Sejauh ini rekomendasi penyelesaian ala Ganjar selalu normatif. Alih-alih turut aktif mendampingi masyarakatnya yang ada di Rembang ataupun Urut Sewu, Gubenur Ganjar lebih memilih agar rakyatnya berjuang sendiri melalui pengadilan. Ketika sengketa terjadi Ganjar juga meminta agar pihak yang bertikai untuk tidak menggunakan lahan sengketa tersebut.
Anehnya, Ganjar relatif tidak berbuat apa-apa ketika pihak pabrik Semen tetap melakukan pembangunan tapak pabrik di Rembang, sementara saat itu proses pengadilan masih berjalan.
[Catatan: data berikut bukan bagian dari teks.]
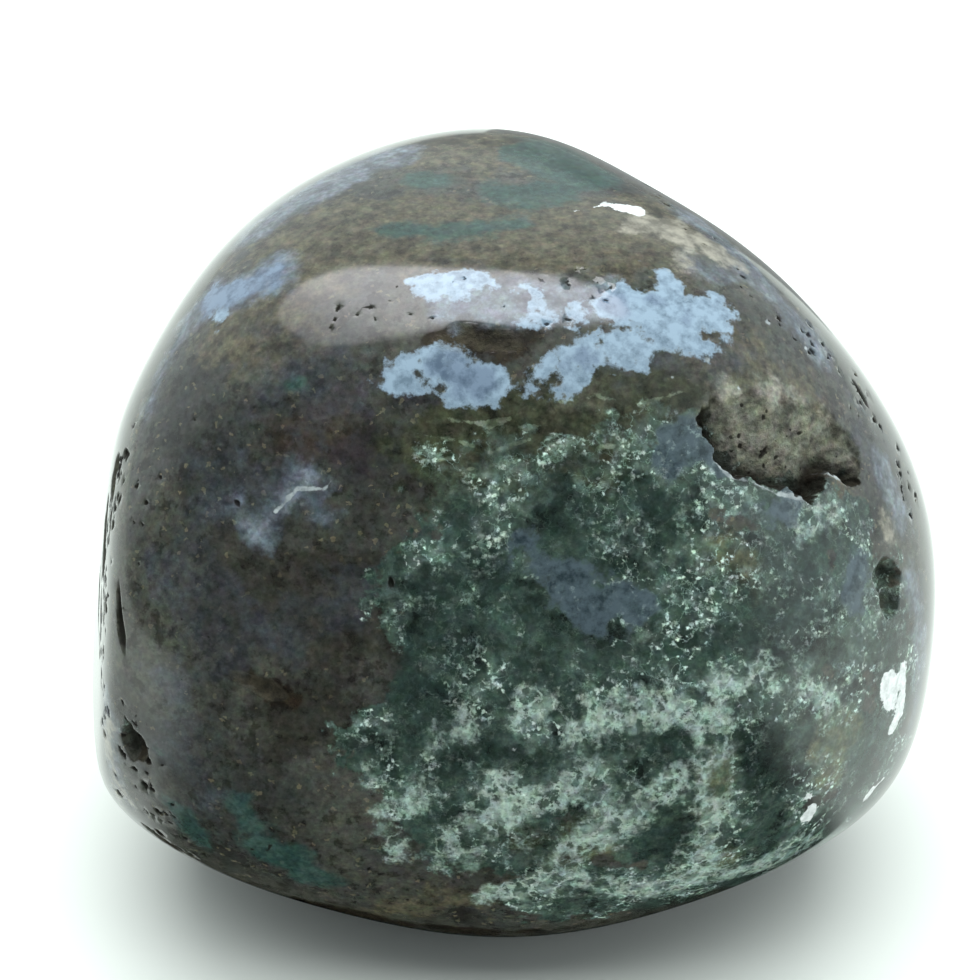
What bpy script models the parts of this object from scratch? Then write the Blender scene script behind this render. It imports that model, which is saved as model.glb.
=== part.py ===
"""A tumbled and polished lump of moss agate, as one solid stone.

The stone is worn into broad soft flats that meet in round shoulders. The polish didn't reach its hollows: a dish that
ends at a chalcedony ledge, an oval pit, a flake scar, and pits along its left side. It rests on a flat worn spot.
"""

import math

import bmesh
import bpy
import numpy as np

MM = 0.001

# The stone is described as a person sees it who looks down on its face at this angle: right and up across the view,
# and towards the viewer. All sizes are in millimetres from the stone's middle.
LOOK_DOWN = math.radians(35)
RIGHT = np.array([1.0, 0.0, 0.0])
UP = np.array([0.0, math.sin(LOOK_DOWN), math.cos(LOOK_DOWN)])
TOWARDS = np.array([0.0, -math.cos(LOOK_DOWN), math.sin(LOOK_DOWN)])

# Worn flats: clock angle in the view (0 is right, 90 is up), lean towards the viewer, distance from the middle.
RIM_FLATS = (
    (92, 2, 34.8),
    (70, 0, 37.6),
    (49, 0, 26.3),
    (25, 0, 30.6),
    (-5, 3, 32.0),
    (-38, 0, 40.6),
    (-72, -2, 28.0),
    (-105, -2, 29.0),
    (-136, 0, 36.0),
    (175, -8, 30.0),
    (154, 3, 29.3),
    (122, 0, 30.2),
)
FACE_FLATS = (
    (90, 40, 26.0),
    (30, 45, 27.5),
    (-30, 45, 29.0),
    (-90, 45, 26.0),
    (-150, 45, 31.0),
    (150, 45, 30.0),
    (-100, 84, 21.5),
)
BACK_FLATS = (
    (90, -48, 25.0),
    (30, -45, 26.0),
    (-25, -48, 28.5),
    (-155, -48, 29.0),
    (150, -45, 26.0),
    (-90, -82, 27.5),
)
RESTING_FLAT = (-90, -35, 25.4)
SIDE_FLAT = (177, 14, 28.6)
FLATS = (SIDE_FLAT,) + RIM_FLATS + FACE_FLATS + BACK_FLATS + (RESTING_FLAT,)

# How sharply the flats meet: the others in round shoulders, and the side flat at the left in a tight edge.
SHOULDER_TIGHTNESS = 10.0
EDGE_TIGHTNESS = 50.0
FLOOR_DROP = 24.6

# Low swells left by the tumbling: waves across the stone, their height and how many there are in its girth.
SWELL_HEIGHT = 0.22
SWELL_WAVES = ((5.0, 0.4, -2.0), (-1.5, 4.2, 3.1), (3.3, -3.6, 4.4))

# The dish in the face: its lower edge is a ledge of hard chalcedony. Places are right and up in the view.
LEDGE = (
    (11.6, 7.9),
    (11.8, 6.9),
    (12.4, 5.9),
    (13.7, 4.4),
    (15.7, 3.9),
    (17.5, 3.3),
    (19.2, 2.8),
    (19.7, 3.5),
    (20.2, 4.6),
    (21.0, 4.2),
    (22.3, 3.6),
)
DISH_TOP = ((22.9, 5.4), (21.9, 7.9), (19.2, 9.6), (15.0, 10.0), (12.3, 9.4))
DISH_DEPTH = 1.9
LEDGE_WALL = 0.8

# Other hollows: right, up, side (1 is the face, -1 the back), half length, half width, turn, depth, floor share.
HOLLOWS = {
    "oval_pit": (24.6, -2.7, 1, 2.1, 1.5, 80, 1.1, 0.45),
    "flake_scar": (-2.2, 12.9, 1, 3.9, 0.75, -3, 0.55, 0.35),
    "lower_left_pit": (-24.7, -13.0, 1, 1.7, 1.0, 100, 0.9, 0.4),
    "face_slit": (-16.0, -8.9, 1, 2.4, 0.7, -30, 0.45, 0.1),
    "left_pit_top": (-26.1, 4.4, 1, 1.6, 0.9, 70, 0.7, 0.2),
    "left_pit_middle": (-27.0, 0.6, 1, 2.5, 1.1, 78, 0.9, 0.2),
    "left_pit_foot": (-27.9, -3.6, 1, 2.0, 0.9, 85, 0.7, 0.2),
    "lower_rim_slit": (-23.6, -20.2, 1, 1.6, 0.6, -42, 0.6, 0.1),
    "back_dish": (9.0, 4.0, -1, 5.2, 3.4, 25, 0.9, 0.1),
    "back_scar": (-13.5, -4.5, -1, 3.4, 1.3, -50, 0.8, 0.3),
    "back_pit": (2.5, 15.5, -1, 1.6, 1.1, 10, 0.8, 0.3),
}

# Mesh sizes: steps of the plain stone, two finer steps at the hollows, and one more at the ledge, narrow hollows and
# the side flat's edge.
STONE_STEPS = 5
HOLLOW_STEPS = 2
HOLLOW_MARGIN = 1.3
DISH_MARGIN = 0.8
LEDGE_MARGIN = 0.9
EDGE_MARGIN = 0.03
NARROW_WIDTH = 1.6
NARROW_MARGIN = 1.15


def flat_planes():
    """Outward direction and distance of every worn flat."""
    clock, lean, distance = np.array(FLATS, float).T
    clock, lean = np.radians(clock), np.radians(lean)
    across = np.cos(clock)[:, None] * RIGHT + np.sin(clock)[:, None] * UP
    return np.cos(lean)[:, None] * across + np.sin(lean)[:, None] * TOWARDS, distance


PLANE_DIRECTIONS, PLANE_DISTANCES = flat_planes()


def swell(directions):
    """Height of the low swells in each direction."""
    height = sum(np.sin(directions @ np.array(wave) + i) for i, wave in enumerate(SWELL_WAVES))
    return SWELL_HEIGHT * height


def flat_reach(directions):
    """How far the side flat and the blend of the others cut into each direction, as one over mm."""
    reach = np.clip(directions @ PLANE_DIRECTIONS.T, 0, None) / PLANE_DISTANCES
    return reach[:, 0], (reach[:, 1:] ** SHOULDER_TIGHTNESS).sum(axis=1) ** (1 / SHOULDER_TIGHTNESS)


def plain_radius(directions):
    """Distance from the middle to the stone's skin, before the hollows: the flats, blended into shoulders."""
    side, others = flat_reach(directions)
    return (side**EDGE_TIGHTNESS + others**EDGE_TIGHTNESS) ** (-1 / EDGE_TIGHTNESS) + swell(directions)


def skin_point(right, up, side):
    """The point of the skin that a viewer sees at this place, on the face (side 1) or the back (side -1)."""
    near, far = 0.0, 45.0
    for _ in range(40):
        middle = (near + far) / 2
        point = right * RIGHT + up * UP + side * middle * TOWARDS
        distance = np.linalg.norm(point)
        if distance < plain_radius((point / distance)[None])[0]:
            near = middle
        else:
            far = middle
    return point


def skin_normal(point):
    """Outward normal of the skin at a point of it, from two short steps along it."""
    out = point / np.linalg.norm(point)
    sideways = np.cross(out, UP)
    sideways /= np.linalg.norm(sideways)
    upwards = np.cross(sideways, out)
    step = 0.02
    around = np.array([out + step * sideways, out - step * sideways, out + step * upwards, out - step * upwards])
    around /= np.linalg.norm(around, axis=1)[:, None]
    around *= plain_radius(around)[:, None]
    normal = np.cross(around[0] - around[1], around[2] - around[3])
    normal /= np.linalg.norm(normal)
    return normal if normal @ out > 0 else -normal


def smooth_step(share):
    share = np.clip(share, 0, 1)
    return share * share * (3 - 2 * share)


def line_distance(places, line):
    """Distance in the view from each place to a line of straight runs."""
    nearest = np.full(len(places), np.inf)
    for start, end in zip(np.array(line[:-1]), np.array(line[1:])):
        run = end - start
        along = np.clip((places - start) @ run / (run @ run), 0, 1)
        nearest = np.minimum(nearest, np.linalg.norm(places - start - along[:, None] * run, axis=1))
    return nearest


def within(places, outline):
    """Whether each place lies inside a closed outline."""
    inside = np.zeros(len(places), bool)
    x, y = places.T
    for (x0, y0), (x1, y1) in zip(outline, outline[1:] + outline[:1]):
        if y0 != y1:
            crosses = (y0 > y) != (y1 > y)
            inside ^= crosses & (x < (x1 - x0) * (y - y0) / (y1 - y0) + x0)
    return inside


class Hollow:
    """An oval hollow with its own length, width and depth, turned in the skin."""

    def __init__(self, right, up, side, half_length, half_width, turn, depth, floor_share):
        self.centre = skin_point(right, up, side)
        self.normal = skin_normal(self.centre)
        heading = math.cos(math.radians(turn)) * RIGHT + math.sin(math.radians(turn)) * UP
        heading -= (heading @ self.normal) * self.normal
        self.along = heading / np.linalg.norm(heading)
        self.across = np.cross(self.normal, self.along)
        self.half_length, self.half_width = half_length, half_width
        self.depth, self.floor_share = depth, floor_share

    def reach(self, points):
        """0 at the hollow's middle, 1 at its rim, and more outside it."""
        offset = points - self.centre
        out = np.hypot(offset @ self.along / self.half_length, offset @ self.across / self.half_width)
        return np.where(np.abs(offset @ self.normal) > self.half_length + self.depth, np.inf, out)

    def sink(self, points):
        """How far each point moves inwards."""
        wall = (1 - self.reach(points)) / (1 - self.floor_share)
        return self.depth * smooth_step(wall)


def in_view(points):
    return np.stack([points @ RIGHT, points @ UP], axis=1)


def dish_sink(points):
    """The dish drops at once behind the ledge and rises slowly to the polished skin above it."""
    places = in_view(points)
    inside = within(places, LEDGE + DISH_TOP) & (points @ TOWARDS > 0)
    from_ledge = line_distance(places, LEDGE)
    from_top = line_distance(places, LEDGE[-1:] + DISH_TOP + LEDGE[:1])
    drop = smooth_step(from_ledge / LEDGE_WALL)
    rise = smooth_step(from_top / (from_ledge + from_top))
    return np.where(inside, DISH_DEPTH * drop * rise, 0)


def near_hollows(points, hollows):
    places = in_view(points)
    outline = LEDGE + DISH_TOP
    near = within(places, outline) | (line_distance(places, outline + outline[:1]) < DISH_MARGIN)
    near &= points @ TOWARDS > 0
    for hollow in hollows:
        near |= hollow.reach(points) < HOLLOW_MARGIN
    return near


def near_fine_edges(points, hollows):
    side, others = flat_reach(points)
    near = np.abs(side / others - 1) < EDGE_MARGIN
    near |= (line_distance(in_view(points), LEDGE) < LEDGE_MARGIN) & (points @ TOWARDS > 0)
    for hollow in hollows:
        if hollow.half_width < NARROW_WIDTH:
            near |= hollow.reach(points) < NARROW_MARGIN
    return near


def refine(sphere, is_near, hollows):
    """Halves the edges of the round mesh where is_near says that the finished stone needs smaller faces."""
    middles = np.array([(e.verts[0].co + e.verts[1].co) / 2 for e in sphere.edges])
    directions = middles / np.linalg.norm(middles, axis=1)[:, None]
    chosen = is_near(directions * plain_radius(directions)[:, None], hollows)
    edges = [edge for edge, near in zip(sphere.edges[:], chosen) if near]
    bmesh.ops.subdivide_edges(sphere, edges=edges, cuts=1, use_grid_fill=True)
    bmesh.ops.triangulate(sphere, faces=sphere.faces[:])
    for vertex in sphere.verts:
        vertex.co.normalize()


def stone_points(directions, hollows):
    """Each direction's point on the finished stone, in millimetres from its middle."""
    points = directions * plain_radius(directions)[:, None]
    sunk = points - dish_sink(points)[:, None] * skin_normal(skin_point(17.0, 5.5, 1))
    for hollow in hollows:
        sunk -= hollow.sink(points)[:, None] * hollow.normal
    sunk[:, 2] = np.maximum(sunk[:, 2], -FLOOR_DROP)
    return sunk


def polished_moss_agate():
    material = bpy.data.materials.new("polished_moss_agate")
    material.use_nodes = True
    shader = material.node_tree.nodes["Principled BSDF"]
    shader.inputs["Base Color"].default_value = (0.075, 0.085, 0.072, 1)
    shader.inputs["Roughness"].default_value = 0.12
    shader.inputs["Metallic"].default_value = 0
    shader.inputs["IOR"].default_value = 1.54
    return material


def make_stone():
    hollows = [Hollow(*sizes) for sizes in HOLLOWS.values()]
    sphere = bmesh.new()
    bmesh.ops.create_icosphere(sphere, subdivisions=STONE_STEPS, radius=1)
    for _ in range(HOLLOW_STEPS):
        refine(sphere, near_hollows, hollows)
    refine(sphere, near_fine_edges, hollows)
    points = stone_points(np.array([v.co for v in sphere.verts]), hollows)
    low, high = points.min(axis=0), points.max(axis=0)
    points -= ((low[0] + high[0]) / 2, (low[1] + high[1]) / 2, low[2])
    for vertex, point in zip(sphere.verts, points * MM):
        vertex.co = point
    bmesh.ops.recalc_face_normals(sphere, faces=sphere.faces[:])
    mesh = bpy.data.meshes.new("stone")
    sphere.to_mesh(mesh)
    sphere.free()
    mesh.shade_smooth()
    mesh.materials.append(polished_moss_agate())
    stone = bpy.data.objects.new("stone", mesh)
    bpy.context.scene.collection.objects.link(stone)
    return stone


for leftover in list(bpy.data.objects):
    bpy.data.objects.remove(leftover)
make_stone()
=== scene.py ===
import math

import bmesh
import bpy
import numpy as np
from mathutils import Matrix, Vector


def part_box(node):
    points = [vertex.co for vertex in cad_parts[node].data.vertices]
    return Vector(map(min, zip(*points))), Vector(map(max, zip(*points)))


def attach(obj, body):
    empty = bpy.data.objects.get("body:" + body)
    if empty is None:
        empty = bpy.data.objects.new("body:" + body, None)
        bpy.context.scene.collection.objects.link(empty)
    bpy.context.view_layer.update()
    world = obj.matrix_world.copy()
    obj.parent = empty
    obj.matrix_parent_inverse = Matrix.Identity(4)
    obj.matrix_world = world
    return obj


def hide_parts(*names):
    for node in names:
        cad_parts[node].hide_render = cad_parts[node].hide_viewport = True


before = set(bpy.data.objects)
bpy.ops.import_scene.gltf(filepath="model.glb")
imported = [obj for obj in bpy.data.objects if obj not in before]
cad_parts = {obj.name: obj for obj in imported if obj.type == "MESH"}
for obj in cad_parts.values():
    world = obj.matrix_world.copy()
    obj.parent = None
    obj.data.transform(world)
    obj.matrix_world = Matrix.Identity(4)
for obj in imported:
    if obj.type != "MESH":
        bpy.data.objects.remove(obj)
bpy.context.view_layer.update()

# The stone
# One lump of moss agate, tumbled until its broad flats met in round shoulders, and then polished. The
# polish didn't reach its hollows and pits. It stands for the CAD solid of the same form, with the fine
# pits that the solid leaves out.

MM = 0.001

# Places in the stone are right, up and towards the person who looks down on its face, in mm from its middle.
LOOK_DOWN = math.radians(35)
RIGHT = np.array([1.0, 0.0, 0.0])
UP = np.array([0.0, math.sin(LOOK_DOWN), math.cos(LOOK_DOWN)])
TOWARDS = np.array([0.0, -math.cos(LOOK_DOWN), math.sin(LOOK_DOWN)])

# Worn flats: clock angle in the view (0 is right, 90 is up), lean towards the viewer, and distance from
# the middle.
RIM_FLATS = (
    (92, 2, 34.8),
    (70, 0, 37.6),
    (49, 0, 26.3),
    (25, 0, 30.6),
    (-5, 3, 32.0),
    (-38, 0, 40.6),
    (-72, -2, 28.0),
    (-105, -2, 29.0),
    (-136, 0, 36.0),
    (175, -8, 30.0),
    (154, 3, 29.3),
    (122, 0, 30.2),
)
FACE_FLATS = (
    (90, 40, 26.0),
    (30, 45, 27.5),
    (-30, 45, 29.0),
    (-90, 45, 26.0),
    (-150, 45, 31.0),
    (150, 45, 30.0),
    (-100, 84, 21.5),
)
BACK_FLATS = (
    (90, -48, 25.0),
    (30, -45, 26.0),
    (-25, -48, 28.5),
    (-155, -48, 29.0),
    (150, -45, 26.0),
    (-90, -82, 27.5),
)
RESTING_FLAT = (-90, -35, 25.4)
SIDE_FLAT = (177, 14, 28.6)
FLATS = (SIDE_FLAT,) + RIM_FLATS + FACE_FLATS + BACK_FLATS + (RESTING_FLAT,)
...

Hal serupa juga terjadi di Urut Sewu ketika Ganjar membiarkan pihak TNI AD melakukan pemagaran. Jadi, sebenarnya Ganjar memihak siapa?
Konflik di Urut Sewu sempat memanas pada Sabtu lalu (22/8). Bentrok kembali terjadi antara petani Urut Sewu versus TNI AD yang mengakibatkan belasan petani mengalami luka parah dan harus dirawat di rumah sakit. Bentrok itu juga melukai Kepala Desa Wiromartan, Widodo Sunu Nugroho. Peristiwa itu merupakan buntut dari aksi yang dilakukan para petani dan aktivis yang menolak pemagaran sepihak oleh TNI AD di kawasan Urut Sewu sepanjang 23 kilometer dengan lebar 500 meter yang membentang di 15 desa di tiga kecamatan.
Selain di dua tempat itu, Ganjar juga mendapatkan protes dari para warga di Batang. Melalui Paguyuban UKPWR (Ujungnegoro, Karanggeneng, Ponowareng, Wonokerso dan Roban), warga memberikan somasi kepada Ganjar Pranowo. Somasi ini dilakukan terkait dengan diterbitkannya Surat Keputusan Gubernur Jawa Tengah Nomor 590/35 Tahun 2015 tentang Persetujuan Penetapan Lokasi Pengadaan Tanah Sisa Lahan Seluas 125.146 M2 Pembangunan Pembangkit Listrik Tenaga Uap Jawa Tengah 2×1.000 MW di Kabupaten Batang.
Penerbitan surat itu dianggap bermasalah. Salah satunya oleh kelompok aktivis lingkungan Green Peace. Selain dianggap tidak sesuai aturan, lahan yang rencananya akan digunakan sebagai PLTU itu merupakan lahan pertanian produktif yang telah dikelola warga Batang secara turun-temurun hingga sekarang. Hasil pengelolaan lahan tersebut dapat mencukupi kebutuhan keluarganya dengan sejahtera.
Juru Kampanye Energi Greenpeace Indonesia Desriko mengatakan, penerbitan Surat Keputusan Gubernur Jawa Tengah terkait PLTU memiliki cacat. Tindakan Ganjar yang menetapkan lokasi pengadaan tanah untuk Pembangunan Pembangkit Listrik Tenaga Uap Jawa Tengah itu di atas tanah milik masyarakat tanpa terlebih dahulu melakukan sosialisasi dan konsultasi yang melibatkan pihak yang berhak sebagaimana diatur dalam UU No. 2 tahun 2012.
Dari sekian masalah yang ada terkait dengan sengketa lahan dan warga, sebenarnya kita bisa bertanya, kepada siapakah Gubernur Ganjar berpihak?